The idea of get_lonlats_corners() and get_lonlats_bounds() is good. I tried to dig deeper how xgcm calculates the boundary for 2D coordinates ... And, I found C-grid but then lost in the codes .... cc @jbusecke

djhoese commented 2 years ago

@ghiggi When you say "For pyresample structured grids", do you mean an AreaDefinition? Then I think any spacing decisions should be in the area definitions projection space. For SwathDefinitions I think you have to do it in geocentric.

ghiggi commented 2 years ago

@djhoese ... it was my natural mental separation from resampling approaches related to spherical unstructured grids. In such a case the (node) coordinate is 1D, and the simplest way to retrieve "a mesh" is to use SphericalVoronoi. But depending on the knowledge of the background spherical sampling, the mesh can be inferred for the Healpix, (Reduced) Gaussian Legendre, Icosahedral, Octahedral and Equiangular samplings. I think it goes outside the pyresample scope. If one day you want to include also the unstructured grids, I have some code for this scope.

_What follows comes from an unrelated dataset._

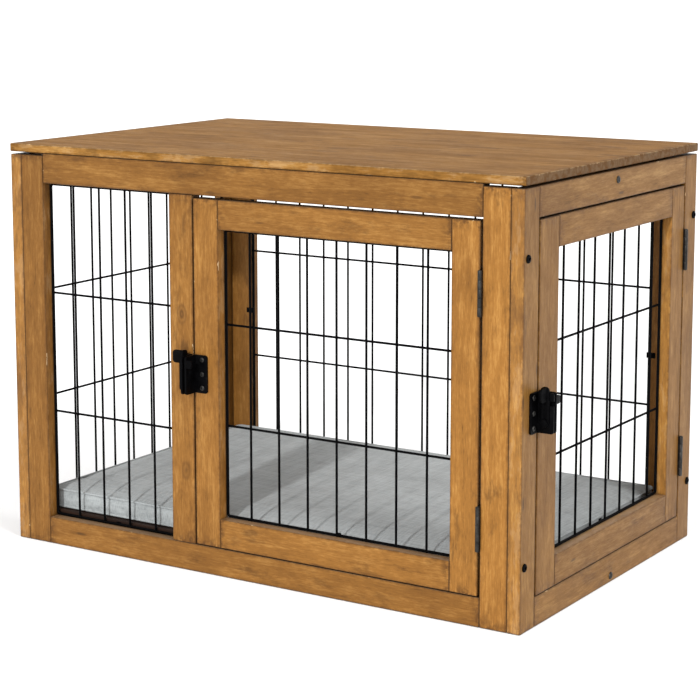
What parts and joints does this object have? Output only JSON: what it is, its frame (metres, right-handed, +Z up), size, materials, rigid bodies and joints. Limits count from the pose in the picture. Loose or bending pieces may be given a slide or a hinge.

I can draft the methods described above in the coming days :D

djhoese commented 2 years ago

Sure. Yeah. I understood that. :confused: <whoosh emoji>

jbusecke commented 2 years ago

The idea of get_lonlats_corners() and get_lonlats_bounds() is good. I tried to dig deeper how xgcm calculates the boundary for 2D coordinates ... And, I found C-grid but then lost in the codes .... cc @jbusecke

I have just mentioned that in https://github.com/xarray-contrib/cf-xarray/issues/71 (which might have some interesting overlap with this disussion? Even though I am not sure CF conventions are general enough for the problems described here), but I think the ability to infer grid cell bounds/corners(nodes) should really never have been in xgcm (blame a green OSS contributor named Julius for not realizing that back then...).

Xgcm should consume fully defined finite grids, not produce/infer them. As I mentioned over in the above issue, I am planning on removing the 'autogenerate' functionality from xgcm, but a general replacement would be very beneficial it seems for the broader community.